Air Assault Task Force – Game Review (PC)

By Larry Levandowski

Passed Inspection: Fun, detailed, tactical simulation of helicopter assault operations.

Failed Basic: Graphics and sound are functional but archaic by industry standards. Some AI and interface issues can be frustrating.

Hollywood has definitely paid tribute to helicopter borne infantry attack. Apocalypse Now, We Were Soldiers and Black Hawk Down have given us unforgettable images of the "new cavalry." The game industry, on the other hand, has been less generous. However, with Air Assault Task Force (AATF) developed by the ProSIM Company and published by Shrapnel Games, this gap in our choice of games is filled very nicely.
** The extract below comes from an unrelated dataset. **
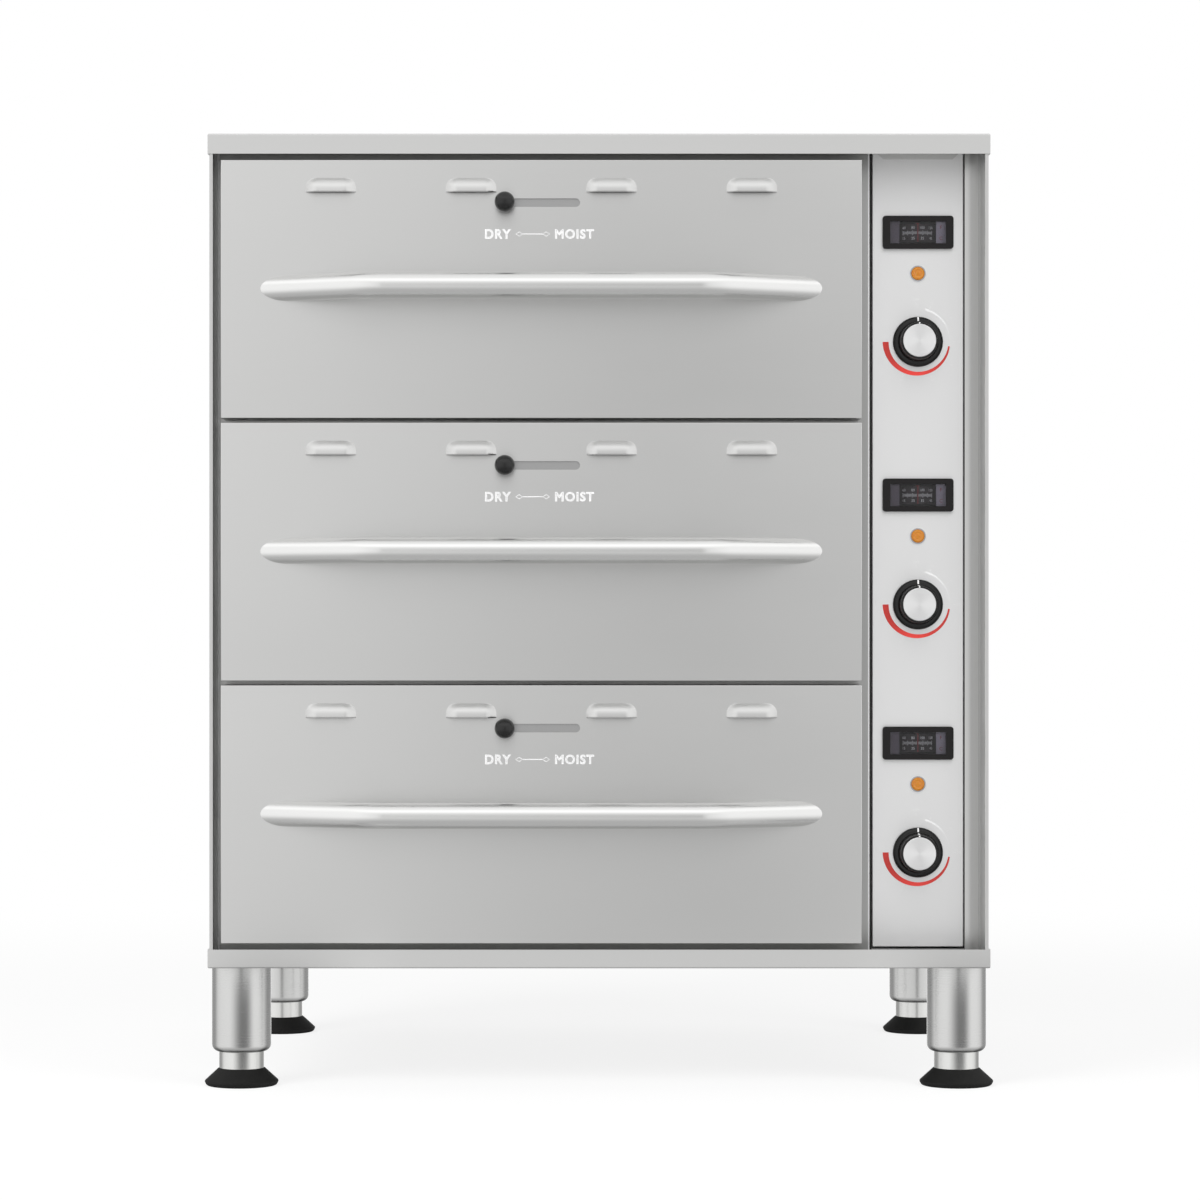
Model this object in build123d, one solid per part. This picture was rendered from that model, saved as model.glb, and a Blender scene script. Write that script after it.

Air Assault is a great way for players to experience some of the danger and challenges of conducting an air assault without actually participating in the real thing. The game has a strong professional military pedigree, making it just as much a command simulation as it is a war game. This might seem a steep slope to climb for those without military experience, but once the player becomes familiar with the concepts, they will start to wonder why more war games aren’t designed this way.


Air Assault plays in real time using real world military topographic maps, symbols, organization, weapons, and tactics. The game supports both single player against the AI and online play against other armchair warriors. The game is tactical, with the basic unit being one helicopter, or one infantry fire team. Units are equipped with realistically modeled weapon systems like the M60 light machine gun, or M203 grenade launcher. The interface is well suited for managing combat up to the battalion level.

In terms of campaigns, AATF ships with four; Ia Drang Valley in Vietnam, Somalia, Operation Anaconda, and a hypothetical training campaign. The player may also run the individual scenarios as stand-alone games. All of the campaigns are real-world examples of the power of air cavalry. The player in the US commander’s shoes directs air assault, artillery, light ground, and tactical air support forces against insurgents. Everything from grenade launchers to B-52 strikes are available. Gameplay can be very exciting as the player tries to meet military objectives while coordinating the combined arms symphony against a deadly enemy. Curiously however, the player is not given the option to play the defending forces-except in on-line multi-player mode. Also, while these scenarios represent historic use of air mobile infantry, they only represent unconventional conflicts. A nice touch would have been a hypothetical scenario in a full-blown conventional war; NATO vs. the Warsaw Pact, 1985 for example.